Character Sketch: The Bombastion
Watched Charade, an old thriller-comedy-mystery from the 60s. It was pretty good, but Jinx and I have decided that the best "old movie" is the Manchurian Candidate.
I stuck up for someone the other day by pointing out that he's one of the few people I don't dislike. I don't like the elitist, egotistcal twang of that sentence, but the sentiment behind it was honest enough. I don't think that everyone else should consider it important, but that's a high compliment from an increasingly embittered and/or apathetic guy like myself.
We trashed a lot of people last night; Jonas fell asleep, but Rock Show Girl and I managed to find fault with almost everyone we could think of for an hour or two afterwards. It was some nice refreshingly antisocial bonding.

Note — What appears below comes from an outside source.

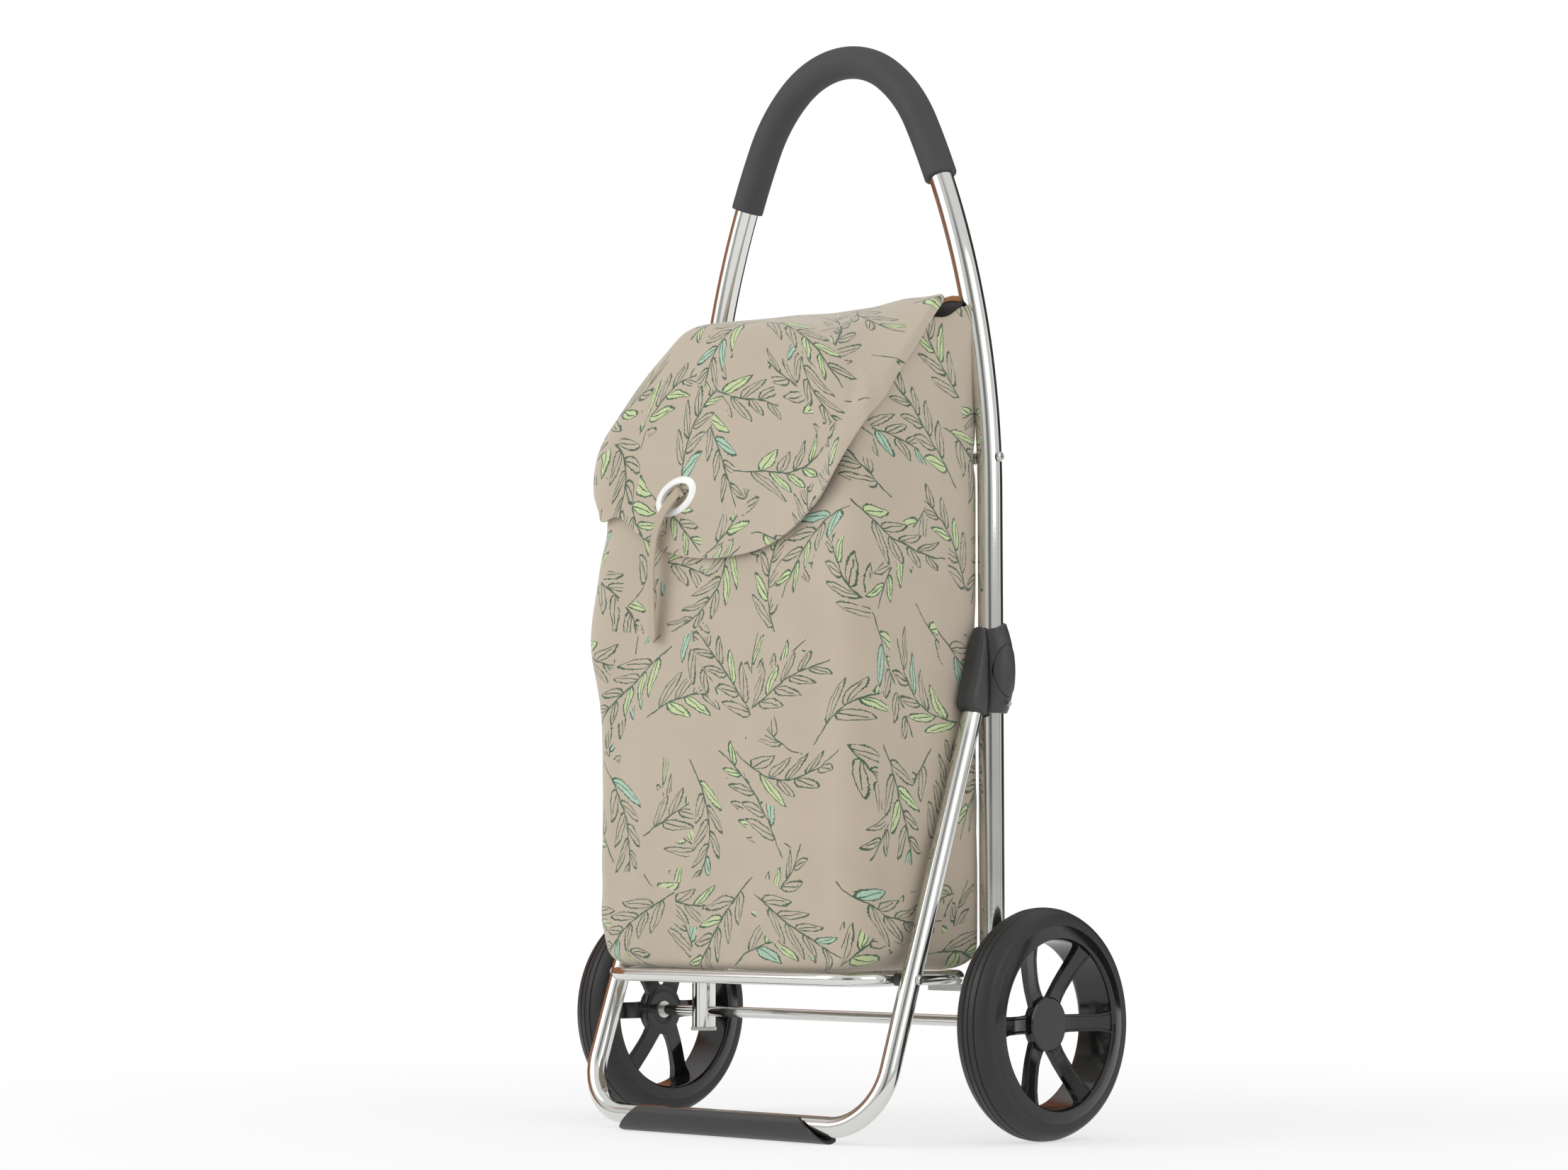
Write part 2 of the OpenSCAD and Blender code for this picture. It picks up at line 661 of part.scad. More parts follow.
module rim_solid() {
    difference() {
        union() {
            rotate_extrude($fn = round_fn) {
                polygon([[rim_barrel_r, -rim_lip_x + 3], [rim_open_r, -rim_lip_x], [rim_r - 1, -rim_seat_x],
                    [rim_r - 1, -rim_seat_x + 1.2], [rim_floor_r, -rim_seat_x + 3],
                    [rim_floor_r, rim_seat_x - 3], [rim_r - 1, rim_seat_x - 1.2],
                    [rim_r - 1, rim_seat_x], [rim_open_r, rim_lip_x], [rim_barrel_r, rim_lip_x - 3]]);
            }
            translate([0, 0, -hub_in]) cylinder(h = hub_in + hub_out, r = hub_d / 2);
            for (i = [0:spoke_count - 1]) rotate([0, 0, 90 + i * 360 / spoke_count]) spoke();
        }
        translate([0, 0, -hub_in - 1]) cylinder(h = hub_in + hub_out + 2, r = bush_r);
    }
}

module rim_left() {
    color("black") wheel_at(-1) rim_solid();
}

module rim_right() {
    color("black") wheel_at(1) rim_solid();
}

module bush_solid() {
    translate([0, 0, -hub_in]) difference() {
        cylinder(h = hub_in + hub_out, r = bush_r);
        translate([0, 0, -1]) cylinder(h = hub_in + hub_out + 2, r = axle_r + run_play);
    }
}

module bush_left() {
    color("white") wheel_at(-1) bush_solid();
}

module bush_right() {
    color("white") wheel_at(1) bush_solid();
}

module hub_cap_solid() {
    translate([0, 0, hub_out]) difference() {
        cylinder(h = hub_face - hub_out, r = hub_d / 2);
        translate([0, 0, -1]) cylinder(h = hub_face - hub_out - cap_t + 1, r = hub_d / 2 - cap_wall);
    }
}

module hub_cap_left() {
    color("black") wheel_at(-1) hub_cap_solid();
}

module hub_cap_right() {
    color("black") wheel_at(1) hub_cap_solid();
}

// bag: the shell's outline, drawn in by inset on every side
module bag_plan(inset) {
    r = bag_corner_r - inset;
    half = bag_side - inset;
    depth = bag_depth - 2 * inset;
    translate([-half + r, -bag_front + inset]) square([2 * (half - r), depth]);
    translate([-half, -bag_front + inset + r]) square([2 * half, depth - 2 * r]);
    for (x = [-half + r, half - r], y = [-bag_front + inset + r, -bag_rear - inset - r])
        translate([x, y]) circle(r = r);
}

module bag_front_view(inset) {
    r = bag_floor_r - inset;
    half = bag_side - inset;
    translate([-half + r, bag_low_z + inset]) square([2 * (half - r), 2 * r]);
    translate([-half, bag_low_z + inset + r]) square([2 * half, bag_top_z]);
    for (x = [-half + r, half - r]) translate([x, bag_low_z + inset + r]) circle(r = r);
}

module bag_volume(inset) {
    intersection() {
        translate([0, 0, bag_low_z + inset]) linear_extrude(bag_top_z) bag_plan(inset);
        rotate([90, 0, 0]) linear_extrude(2 * bag_front) bag_front_view(inset);
    }
}

// what lies under the mouth's edge, which falls from the back to the front
module below_mouth() {
    rotate([90, 0, 90]) translate([0, 0, -upright_gap / 2]) linear_extrude(upright_gap)
        polygon([[-2 * bag_front, 0], [0, 0], [0, bag_top_z], [-flap_hinge_y + 2, bag_top_z],
            [-flap_hinge_y, bag_top_z - 7],
            [-2 * bag_front, bag_top_z - 7 - lip_slope * (2 * bag_front - flap_hinge_y)]]);
}

module bag_body() {
    color("tan") at_axle_plane() intersection() {
        difference() {
            bag_volume(0);
            bag_volume(cloth_t);
        }
        below_mouth();
    }
}

module bag_board() {
    color("tan") at_axle_plane()
        translate([-bag_side + bag_floor_r, -bag_front + board_gap, bag_low_z + cloth_t + play])
            cube([bag_w - 2 * bag_floor_r, bag_depth - 2 * board_gap, board_t]);
}

// webbing loops that hang the bag's back on the cross bar
module bag_loops() {
    r = cross_bar_d / 2 + 0.2;
    color("tan") at_axle_plane() both_sides() translate([loop_x - loop_w / 2, 0, cross_bar_z])
        difference() {
            union() {
                along_x(0, loop_w, r + loop_t);
                translate([0, -bag_rear + 0.3, -loop_drop]) cube([loop_w, loop_t, loop_drop]);
            }
            along_x(-1, loop_w + 1, r);
        }
}

// flap: a blended cover, cut to a rounded apron in front
module flap_volume(inset) {
    hull() {
        translate([0, -flap_hinge_y - flap_roll, bag_top_z])
            along_x(-flap_out + inset, flap_out - inset, flap_roll - inset, $fn = hull_fn);
        translate([0, -flap_front + 36, bag_top_z - 51])
            along_x(-50, 50, 36 - inset, $fn = hull_fn);
        for (side = [-1, 1]) {
            translate([side * 82, -flap_front + 50, bag_top_z - 96])
                sphere(r = 50 - inset, $fn = hull_fn);
            translate([side * (flap_out - 28), -flap_front + 28, flap_tip_z - 30])
                cylinder(h = flap_side_z + 20 - flap_tip_z + 30, r = 28 - inset, $fn = hull_fn);
        }
    }
}

// front view of the apron
module flap_apron() {
    rotate([90, 0, 0]) linear_extrude(2 * bag_front) {
        translate([0, flap_tip_z + flap_arc_r]) circle(r = flap_arc_r, $fn = round_fn);
        translate([-upright_x, flap_tip_z + flap_arc_r]) square([upright_gap, bag_top_z]);
        translate([-upright_x, flap_side_z]) square([upright_gap, bag_top_z]);
    }
}

module bag_flap() {
    color("tan") at_axle_plane() difference() {
        intersection() {
            difference() {
                flap_volume(0);
                flap_volume(flap_t);
            }
            flap_apron();
            flap_cut();
        }
        translate([eyelet_x, 0, eyelet_z]) rotate([90, 0, 0]) rotate(eyelet_turn)
            linear_extrude(2 * bag_front)
                oval(eyelet_hole_l + 2 * (eyelet_wall + snug), eyelet_hole_w + 2 * (eyelet_wall + snug));
    }
}

// keeps what lies above the sides' falling edge, and all of the front apron
module flap_cut() {
    fall_y = flap_front - 30;
    rotate([90, 0, 90]) translate([0, 0, -upright_gap / 2]) linear_extrude(upright_gap)
        polygon([[-flap_hinge_y, bag_top_z - 2], [-fall_y, flap_side_z + 24], [-fall_y, 0],
            [-2 * bag_front, 0], [-2 * bag_front, 2 * bag_top_z], [-flap_hinge_y, 2 * bag_top_z]]);
}

module oval(l, w) {
    for (side = [-1, 1]) translate([side * (l - w) / 2, 0]) circle(d = w);
    square([l - w, w], center = true);
}

module oval_ring(l, w, from, to) {
    translate([0, 0, from]) linear_extrude(to - from) difference() {
        oval(l, w);
        oval(eyelet_hole_l, eyelet_hole_w);
    }
}

module eyelet() {
    groove = flap_t + 0.1;
    back = -groove / 2 - 1;
    face = groove / 2 + 1.2;
    color("white") at_axle_plane() translate([eyelet_x, -flap_front + flap_t / 2, eyelet_z])
        rotate([90, 0, 0]) rotate(eyelet_turn) {
            oval_ring(eyelet_hole_l + 2 * eyelet_wall, eyelet_hole_w + 2 * eyelet_wall, back, face);
            oval_ring(eyelet_l, eyelet_w, groove / 2, face);
            oval_ring(eyelet_l, eyelet_w, back, -groove / 2);
        }
}

// flat strap: one polyhedron, eight points round each stop of the route
function unit(v) = v / norm(v);
function heading(p, i) = unit(p[min(i + 1, len(p) - 1)] - p[max(i - 1, 0)]);
function side_of(t) = unit(cross(t, [0.4, 1, 0]));
strap_section = [for (i = [0:7]) let (a = 22.5 + i * 45)
    [strap_w / 2 * cos(a) / cos(22.5), strap_t / 2 * sin(a) / cos(22.5)]];

module closing_strap() {
    n = len(strap_route);
    points = [for (i = [0:n - 1]) let (t = heading(strap_route, i), s = side_of(t), u = cross(s, t))
        for (q = strap_section) strap_route[i] + q[0] * s + q[1] * u];
    sides = [for (i = [0:n - 2], k = [0:7]) let (m = (k + 1) % 8)
        [i * 8 + k, i * 8 + m, (i + 1) * 8 + m, (i + 1) * 8 + k]];
    ends = [[for (k = [7:-1:0]) k], [for (k = [0:7]) (n - 1) * 8 + k]];
    color("tan") at_axle_plane() polyhedron(points = points, faces = concat(sides, ends), convexity = 4);
}

handle_hoop();
handle_grip();
tube_plugs();
cross_bar();
cross_bar_screws();
clip_left();
clip_right();
clip_rivets();
hinge_pins();
button_left();
button_right();
button_springs();
ring_rests();
axle();
axle_washers();
axle_clips();
leg_frame();
leg_ends();
foot_sleeve();
ring_spacers();
ring_screws();
loading_ring();
tyre_left();
tyre_right();
rim_left();
rim_right();
bush_left();
bush_right();
hub_cap_left();
hub_cap_right();
bag_body();
bag_board();
bag_loops();
bag_flap();
eyelet();
closing_strap();
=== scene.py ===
# Folding shopping trolley: tube hoop on two wheels, hinged front leg, printed cloth bag.
# Lengths in the piece dictionaries are millimetres, y counted from the axle.
import math
import bmesh
import bpy
from mathutils import Matrix, Vector, noise


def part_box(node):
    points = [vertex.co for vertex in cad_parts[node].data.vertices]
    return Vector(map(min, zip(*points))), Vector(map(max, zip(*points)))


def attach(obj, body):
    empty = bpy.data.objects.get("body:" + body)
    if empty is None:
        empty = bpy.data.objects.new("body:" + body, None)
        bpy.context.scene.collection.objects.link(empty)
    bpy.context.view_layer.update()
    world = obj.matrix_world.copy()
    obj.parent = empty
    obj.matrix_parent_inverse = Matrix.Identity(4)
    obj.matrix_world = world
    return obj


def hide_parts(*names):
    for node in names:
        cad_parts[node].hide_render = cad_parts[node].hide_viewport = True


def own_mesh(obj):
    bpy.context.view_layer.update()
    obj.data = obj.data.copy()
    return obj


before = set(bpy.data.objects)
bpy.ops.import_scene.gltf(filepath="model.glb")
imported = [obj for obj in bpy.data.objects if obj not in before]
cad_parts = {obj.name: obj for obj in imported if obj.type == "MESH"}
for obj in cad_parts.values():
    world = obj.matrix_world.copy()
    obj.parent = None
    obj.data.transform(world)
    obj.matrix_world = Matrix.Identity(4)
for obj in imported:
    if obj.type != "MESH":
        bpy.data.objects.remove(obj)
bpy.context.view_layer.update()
scene = bpy.context.scene
scene.view_settings.view_transform = "Standard"
axleLow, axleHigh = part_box("axle")
axleY = (axleLow.y + axleHigh.y) / 2


def place(x, y, z):
    return Vector((x / 1000, y / 1000 + axleY, z / 1000))


def spot(point):
    return place(*point)


# camera and strap first
cameraFit = {"at": (2.15653, -2.29668, 0.23164), "tilt": 1.652718, "turn": 0.763537, "lens": 79.85}
cameraData = bpy.data.cameras.new("studioCamera")
cameraData.lens = cameraFit["lens"]
cameraData.sensor_width = 36
cameraData.sensor_fit = "HORIZONTAL"
cameraData.clip_end = 50
camera = bpy.data.objects.new("studioCamera", cameraData)
camera.location = cameraFit["at"]
camera.rotation_euler = (cameraFit["tilt"], 0, cameraFit["turn"])
scene.collection.objects.link(camera)
scene.camera = camera

strap = {
    "route": [(-49.5, -157.6, 569.7), (-50.5, -158.9, 569.2), (-52.5, -160.6, 568), (-55.5, -163, 564),
              (-60, -165, 558), (-65, -166.5, 550.5), (-69.5, -167.5, 541), (-73, -168.5, 529),
              (-75, -169, 516), (-75.8, -169.5, 503), (-76, -170, 490), (-75.5, -170, 476),
              (-74.6, -170, 462), (-74, -170, 449), (-73.5, -170, 437)],
    "width": 13, "tape": 2.6, "groove": 0.8, "facing": 0.4,
}


# mesh helpers
def addPiece(name, mesh, body, finish, replaced=()):
    piece = bpy.data.objects.new(name, mesh)
    scene.collection.objects.link(piece)
    piece.data.materials.append(finish)
    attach(piece, body)
    if replaced:
        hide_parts(*replaced)
    return piece


def softenShading(mesh, degrees):
    mesh.shade_smooth()
    mesh.set_sharp_from_angle(angle=math.radians(degrees))


def faceOut(mesh):
    shape = bmesh.new()
    shape.from_mesh(mesh)
    bmesh.ops.recalc_face_normals(shape, faces=shape.faces)
    shape.to_mesh(mesh)
    shape.free()


# a net of points, row by row; uvs has one more column than the points where the rows are closed
def netMesh(name, rows, uvs=None, closed=False, capStart=False, capEnd=False, loop=False):
    wide = len(rows[0])
    points = [p for row in rows for p in row]
    faces, corners = [], []
    last = len(rows) if loop else len(rows) - 1
    for i in range(last):
        k = (i + 1) % len(rows)
        for j in range(wide if closed else wide - 1):
            m = (j + 1) % wide
            faces.append((i * wide + j, i * wide + m, k * wide + m, k * wide + j))
            corners.append(((i, j), (i, j + 1), (i + 1, j + 1), (i + 1, j)))
    if capStart:
        faces.append(tuple(range(wide - 1, -1, -1)))
        corners.append([(0, j) for j in range(wide - 1, -1, -1)])
    if capEnd:
        base = (len(rows) - 1) * wide
        faces.append(tuple(range(base, base + wide)))
        corners.append([(len(rows) - 1, j) for j in range(wide)])
    mesh = bpy.data.meshes.new(name)
    mesh.from_pydata([tuple(p) for p in points], [], faces)
    if uvs:
        layer = mesh.uv_layers.new(name="UVMap")
        at = 0
        for quad in corners:
            for i, j in quad:
                layer.data[at].uv = uvs[i][j]
                at += 1
    mesh.update()
    return mesh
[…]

One person in particular, The Bombastion, needs to be destroyed. Well, not destroyed, just fixed. He reminds me, I'm sorry to say, of a younger version of myself, the 9th grader who took pleasure in speaking a convulted and artificial form of English full of "curses" and other pretentiously archaic constructions.
Remnants of that Bold Hero, as you might already have noticed, are still in existence. I occasionally say "good gads" and a few other words (like the wonderfully correct "dastard") have slyly become a part of my regular lexicon.
As J. Loss once observed, I should probably use words that don't make people judge me so quickly. But part of me can't help it, part of me still thinks it's funny, and a last little part doesn't really care what people think about my speech.
More realistically, archaic speech sets someone apart, it calls attention to itself, and it's the speakers responsibility to have good and interesting ideas behind their speech, if not a reason for using it to begin with.
The Bombastion uses big words and a permanent actor's voice to set off his speech, but there's usually nothing behind it. He's a rehasher, a repeater, an observer of the obvious, herald to the trivial detail. His eloquence, as they say, is all bombast.
Everything he says is difficult to listen to, because it sounds important and interesting but actually isn't. He's a boor, a tall tall talking characature with a questionable amount of personality behind his speech. It's infuriating and very sad. It makes my ears want to bleed, to see the English language mutilated so, and for so little.
It's like looking at a road I could've, still could take, and being able to see the horrible consequences. No thanks, I don't want to pop my head in doors and begin every sentence with an important-sounding hook and use words that are always bigger but rarely better than their synonyms. It makes me regret every catch-phrase I've ever said; it makes me want to shut up a lot more often.
If this annoys me so much, I should try to be the opposite. It would, at the very least, seem more natural. But that's The Bombastion, and that's his nutshell, and that's where he'll stay until I hear something worth hearing.